The most recent ad for Friendster even flies in the face of Metcalfe’s Law, actually mocking Facebook’s popularity and trumpeting Friendster’s status as a hopelessly insular, disconnected, geographically isolated information silo. Apparently, Friendster is only for Asian teenagers with no concept of data portability or people outside their little cliques — and they’d like it to stay that way, thank you very much. White/black/Hispanic people who’ve been spoiled on the power and reach of the Facebook platform aren’t welcome at Friendster’s little kiddie clubhouse.
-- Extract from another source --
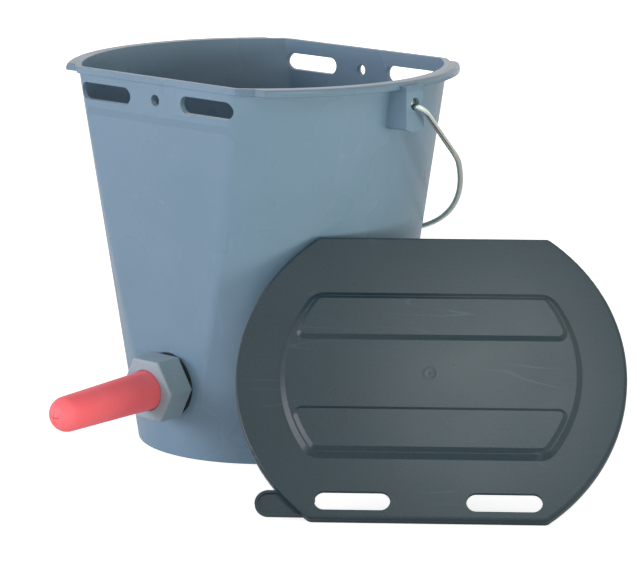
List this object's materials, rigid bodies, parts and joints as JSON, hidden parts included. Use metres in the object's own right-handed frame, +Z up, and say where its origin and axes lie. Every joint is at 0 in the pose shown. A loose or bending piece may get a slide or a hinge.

For all these reasons and more, Friendster has met a fate similar to that of LiveJournal years before: sold off to some Malaysian company nobody’s ever heard of, all for the piddling sum of $110 million. Oh yeah, Facebook founder Mark Zuckerberg is just quivering in his boots. After all, Facebook is only worth $15 billion.
Even Zynga, maker of the popular Facebook game Farmville, makes only $250 million per year. Oh yeah, Zynga founder Mark Pincus is just itching to drop Facebook in favor of Friendster. To quote the new Friendster ad, whoop dee doo.
Let the sad fate of Friendster serve as a lesson to founder Jonathan Abrams, and all pioneers who whine about their supposed entitlements while smart competitors leave them in the dust. Nobody cares if you were the first to do social networking, or blogging, or sliced bread, or fire, or the frickin’ wheel. Seniority does not equal relevance. Evolve or perish.